FARE LIFE OF CAR
ENDED BY SUICIDE.
RUNS AWAY AND DASHES IT-
SELF AGAINST POLE.
Deliberately Leaves Barn and Makes
Wild Run Down Ninth Street
Until It Jumps Track at
Wyandotte Street.
Roanoke car No. 604 committed suicide last night at 7:30 o'clock by running down Ninth from Washington street and dashing itself against the trolley pole at the southeast corner of Ninth and Wyandotte streets. So carefully was the act committed that no one was hurt and the tracks were left clear, but the car was smashed to kindling.
No. 604 returned from a hard day's work and was put into the car barn at Ninth and Wyandotte streets by Motorman Floyd Dyer, 809 West Twenty-first street. It was raining and there was a despondency in the air, but the car manifested no signs of the deep design it was nursing within its breast.
INTENT ON SUICIDE
Fifteen minutes later, when none of the street car men was looking, it poked its nose out of the barn and started, gathering speed as it progressed. A girl clerking at a laundry agency across the street from the barn saw it start.
"There was no one on or near the car," she said. "It came out deliberately like a living thing, and ran away before anyone had time to stop it."
"There was no one on or near the car," she said. "It came out deliberately like a living thing, and ran away before anyone had time to stop it."
Two street car men saw the runaway after it had gone half a block and ran after it. Fortunately there were no cars on the track in front and the rain had driven pedestrians from the streets.

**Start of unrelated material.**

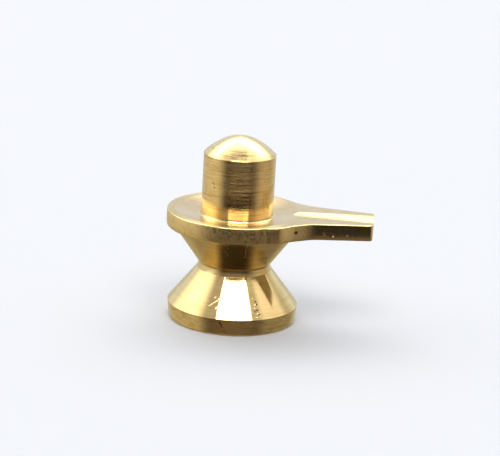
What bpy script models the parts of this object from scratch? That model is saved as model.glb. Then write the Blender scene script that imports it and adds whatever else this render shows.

Detective Andy O'Hare, who was waiting for a car at Ninth and Wyandotte streets, saw the car bearing down upon him. The trolley was threshing wildly although it had been on the wire when 604 left the barn.
DASHES ITSELF TO PIECES.
Grinding the speed limit beneath its wheels, the suicide leaped the track at Wyandotte steret, instead of making the turn, and precipitated itself sideways against the granitoid walk at the west side of the Boston Drug Company, on the southeast corner.
It was brought to a stop by an iron trolley pole, and the bed of the car left the trucks and fell sideways on the walk, completely blocking passage. Only two windows in the drug store were damaged. Every window in the car ws broken, the front end was ripped open and a few solid planks were left.
The wreck was entirely clear of the tracks and traffic was not delayed. Dyer, the motorman, is positive that he set the brake before leaving the car.
"Clear case of suicide, probably due to despondency brought on by the whether," was the verdict of the wreckers who cleared the debris away.